Al-Qaeda claims responsibility for hotel attack in Burkina Faso
Witnesses heard and saw gunshots and explosions coming from one of Ouagadougou's main hotels and a nearby restaurant on Friday night, when at least 20 people were killed, according to a hospital chief and medical sources.
The siege has now been declared over, with three attackers also killed. More than 125 people held hostage by the militants have been freed, authorities said on Saturday.
An al-Qaeda affiliate in Africa has claimed responsibility for the attack, said a US-based monitoring group.
The "mujahideen brothers" of al-Qaeda in the Islamic Maghreb (AQIM) "broke into a restaurant of one of the biggest hotels in the capital of Burkina Faso, and are now entrenched and the clashes are continuing with the enemies of the religion," the SITE Intelligence Group reported, quoting an Arabic-language AQIM message.

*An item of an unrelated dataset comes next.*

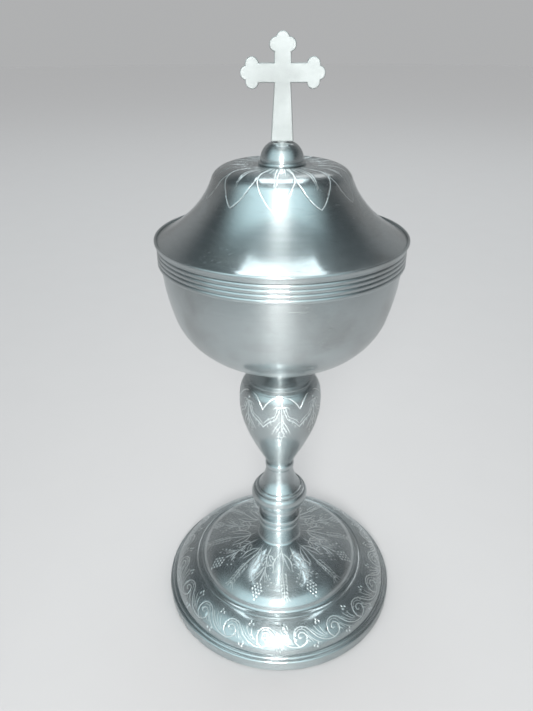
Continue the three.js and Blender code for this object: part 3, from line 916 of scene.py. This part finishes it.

The attackers holed themselves up in the hotel on Friday evening with explosives, which slowed the operation to retake the hotel, authorities said.
There are "victims and hostages" in the then ongoing attack on a hotel in central Ouagadougou, Burkina Faso Foreign Minister Alpha Barry told AFP on Friday, adding that a counter-assault was being prepared, possibly with the support of French forces.

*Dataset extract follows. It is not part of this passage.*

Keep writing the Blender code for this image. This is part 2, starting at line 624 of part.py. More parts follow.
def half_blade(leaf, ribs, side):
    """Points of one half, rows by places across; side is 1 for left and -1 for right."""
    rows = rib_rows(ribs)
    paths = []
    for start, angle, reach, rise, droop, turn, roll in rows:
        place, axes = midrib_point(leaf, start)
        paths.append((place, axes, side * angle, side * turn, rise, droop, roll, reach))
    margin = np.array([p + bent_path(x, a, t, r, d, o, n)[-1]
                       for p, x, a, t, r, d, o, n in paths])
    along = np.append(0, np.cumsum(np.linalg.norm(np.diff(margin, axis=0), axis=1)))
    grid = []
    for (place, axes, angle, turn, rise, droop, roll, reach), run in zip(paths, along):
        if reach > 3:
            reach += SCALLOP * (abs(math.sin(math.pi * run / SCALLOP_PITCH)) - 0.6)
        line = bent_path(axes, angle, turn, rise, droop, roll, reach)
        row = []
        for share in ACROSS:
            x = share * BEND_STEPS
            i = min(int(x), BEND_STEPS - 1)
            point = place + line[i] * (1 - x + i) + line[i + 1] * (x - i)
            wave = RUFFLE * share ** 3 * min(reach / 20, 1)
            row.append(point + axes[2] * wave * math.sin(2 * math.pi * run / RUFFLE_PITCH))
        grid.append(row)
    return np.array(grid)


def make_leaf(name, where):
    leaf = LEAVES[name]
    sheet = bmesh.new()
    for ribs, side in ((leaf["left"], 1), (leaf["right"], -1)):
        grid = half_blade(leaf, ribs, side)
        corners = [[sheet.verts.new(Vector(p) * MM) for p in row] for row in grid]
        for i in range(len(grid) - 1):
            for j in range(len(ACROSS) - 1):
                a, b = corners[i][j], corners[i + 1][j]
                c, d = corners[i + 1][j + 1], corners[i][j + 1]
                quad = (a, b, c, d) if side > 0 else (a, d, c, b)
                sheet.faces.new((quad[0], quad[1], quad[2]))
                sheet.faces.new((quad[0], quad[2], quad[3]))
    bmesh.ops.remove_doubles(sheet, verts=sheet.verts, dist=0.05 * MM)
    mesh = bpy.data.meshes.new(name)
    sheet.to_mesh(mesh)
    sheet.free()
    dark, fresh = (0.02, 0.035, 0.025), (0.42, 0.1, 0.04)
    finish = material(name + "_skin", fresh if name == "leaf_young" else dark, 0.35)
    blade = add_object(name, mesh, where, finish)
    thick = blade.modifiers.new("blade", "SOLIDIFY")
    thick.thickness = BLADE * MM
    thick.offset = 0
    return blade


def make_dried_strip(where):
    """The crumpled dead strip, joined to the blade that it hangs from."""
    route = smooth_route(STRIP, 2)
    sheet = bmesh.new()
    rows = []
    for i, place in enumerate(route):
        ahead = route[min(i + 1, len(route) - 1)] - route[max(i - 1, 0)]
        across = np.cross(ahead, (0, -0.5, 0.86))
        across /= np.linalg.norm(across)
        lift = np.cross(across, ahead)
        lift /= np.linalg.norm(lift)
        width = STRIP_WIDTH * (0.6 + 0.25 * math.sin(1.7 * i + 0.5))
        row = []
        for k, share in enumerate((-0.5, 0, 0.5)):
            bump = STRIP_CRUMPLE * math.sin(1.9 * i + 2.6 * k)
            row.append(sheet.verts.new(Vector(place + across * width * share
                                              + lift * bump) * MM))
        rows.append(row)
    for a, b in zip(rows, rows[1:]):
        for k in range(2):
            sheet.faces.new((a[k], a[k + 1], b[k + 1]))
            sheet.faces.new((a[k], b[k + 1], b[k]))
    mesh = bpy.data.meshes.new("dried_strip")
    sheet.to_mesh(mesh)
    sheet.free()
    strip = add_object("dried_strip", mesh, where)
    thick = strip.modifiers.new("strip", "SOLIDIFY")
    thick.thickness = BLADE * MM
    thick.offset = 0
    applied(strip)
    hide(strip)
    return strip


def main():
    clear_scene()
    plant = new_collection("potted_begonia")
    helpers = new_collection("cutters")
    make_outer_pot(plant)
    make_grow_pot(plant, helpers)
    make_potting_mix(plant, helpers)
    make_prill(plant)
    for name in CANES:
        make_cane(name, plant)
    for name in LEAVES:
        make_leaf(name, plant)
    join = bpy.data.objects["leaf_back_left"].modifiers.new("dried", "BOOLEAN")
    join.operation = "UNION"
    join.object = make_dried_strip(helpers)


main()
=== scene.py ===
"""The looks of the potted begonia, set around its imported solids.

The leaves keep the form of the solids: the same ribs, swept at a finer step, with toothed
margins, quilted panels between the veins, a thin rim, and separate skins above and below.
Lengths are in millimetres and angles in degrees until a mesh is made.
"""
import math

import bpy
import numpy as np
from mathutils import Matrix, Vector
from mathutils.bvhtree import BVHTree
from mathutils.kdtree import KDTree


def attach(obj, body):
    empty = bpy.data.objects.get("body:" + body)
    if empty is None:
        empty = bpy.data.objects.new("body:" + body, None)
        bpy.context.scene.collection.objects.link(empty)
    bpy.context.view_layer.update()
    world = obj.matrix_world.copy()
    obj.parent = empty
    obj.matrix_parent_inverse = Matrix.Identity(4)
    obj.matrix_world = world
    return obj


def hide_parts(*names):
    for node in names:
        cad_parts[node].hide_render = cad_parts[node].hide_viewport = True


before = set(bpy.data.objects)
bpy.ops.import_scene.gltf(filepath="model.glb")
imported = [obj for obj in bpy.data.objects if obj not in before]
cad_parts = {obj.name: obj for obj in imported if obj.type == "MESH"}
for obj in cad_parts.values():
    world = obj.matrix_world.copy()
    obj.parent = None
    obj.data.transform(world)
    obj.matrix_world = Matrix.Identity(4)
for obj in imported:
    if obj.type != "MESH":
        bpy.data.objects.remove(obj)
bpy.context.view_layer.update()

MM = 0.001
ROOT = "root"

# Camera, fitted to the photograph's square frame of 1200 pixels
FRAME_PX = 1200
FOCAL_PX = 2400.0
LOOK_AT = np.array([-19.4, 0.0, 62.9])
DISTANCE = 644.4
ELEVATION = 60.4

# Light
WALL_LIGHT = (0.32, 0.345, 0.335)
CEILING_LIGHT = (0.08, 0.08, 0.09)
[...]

"At the moment these are Burkinabe forces, but we are not ruling out possible support of foreign forces including French special forces."

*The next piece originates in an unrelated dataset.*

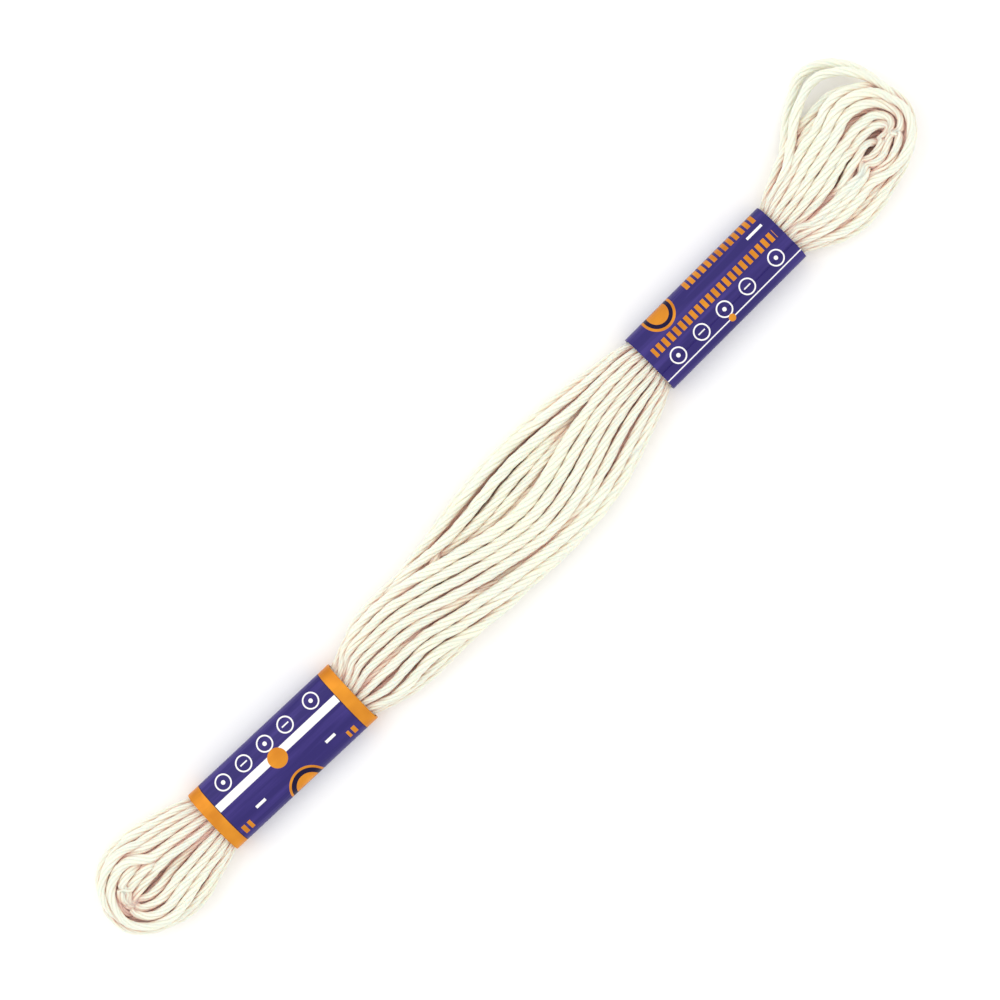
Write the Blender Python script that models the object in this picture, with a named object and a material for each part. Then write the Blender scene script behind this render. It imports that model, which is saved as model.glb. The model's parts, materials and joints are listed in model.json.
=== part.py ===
"""A hank of six-strand embroidery floss with two paper label bands, lying flat.

Metres, +Z up. The hank runs along X and rests on the plane z = 0. The origin is the
middle of its underside. Tables are in millimetres, as floss and labels are measured.
"""

import math

import bmesh
import bpy
from mathutils import Matrix, Vector

MM = 0.001

# Label bands: the printed paper, wrapped round once and glued where its end overlaps.
PAPER_WALL = 0.3
BAND_HEIGHT = 6.2
BAND_SECTION_POWER = 2.6
BAND_POINTS = 44
# Degrees round the section: the flap's edge falls in FLAP_EDGE, and past its fold the
# layers lie down in FLAP_EASE.
FLAP_EDGE = 1.0
FLAP_EASE = 26.0
BAND_COLUMNS = ("name", "x", "y", "length", "width", "yaw_deg", "flap_from", "flap_to")
# flap_from and flap_to are places round the section, in degrees from +Y towards the top.
BANDS = [
    ("label-band-left", -48.0, -4.45, 27.5, 10.5, -1.9, 40.0, 96.0),
    ("label-band-right", 42.45, -1.8, 26.8, 9.8, 0.0, 112.0, 158.0),
]

# The body of the hank from inside one band to inside the other. y_high and y_low are its
# two edges, top its height, lift how far its underside is off the table. part is where the
# surface turns part from each other, as a share of the width, and open how wide they gape.
BODY_COLUMNS = ("x", "y_high", "y_low", "top", "lift", "part", "open")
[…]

On Friday evening as the assault raged, sources said that around 10 vehicles were on fire in the street where the four-star Splendid hotel and the Cappuccino restaurant opposite are located. Both are popular with UN staff and Westerners and are in a busy, central area of Burkina Faso's capital not far from the international airport.
Three men clad in turbans at one point fired at the scene on Avenue Kwame Nkrumah, one of Ouagadougou's main thoroughfares.
A witness reported seeing four assailants who were of Arab or white appearance and "wearing turbans".
A Cappuccino staff member, reached by telephone by AFP, said several people had been killed at the restaurant, without being able to give an exact toll.
Witnesses originally said the attackers had been holed up in the 147-room hotel, while sporadic exchanges of fire could be heard between the assailants and security forces.
The Burkinabe army meanwhile revealed that an armed group had carried out an attack earlier in the day near the border with Mali, killing two people.
"In the afternoon [at] around 2:00 pm (1400 GMT), around 20 heavily armed unidentified individuals carried out an attack against gendarmes in the village of Tin Abao," the army said in a statement, adding that an officer and a civilian had been killed and two more gendarmes wounded.
The attack comes less than two months after a hostage siege at the luxury Radisson Blu Hotel in the Malian capital Bamako in November, in which 20 people died including 14 foreigners.
Last month, Burkina Faso swore in Roch Marc Christian Kabore as president, completing the troubled West African state's transition after the overthrow of its long-time ruler, Blaise Compaore, in 2014 and a failed coup attempt in September.
Hundreds of thousands of people took to the streets in October 2014, when Compaore sought to extend his rule, forcing him to step down after ruling the poor, landlocked country with an iron fist for 27 years.
Kabore, 58, becomes only the third civilian president of the nine who have held power since the country's independence from France in 1960.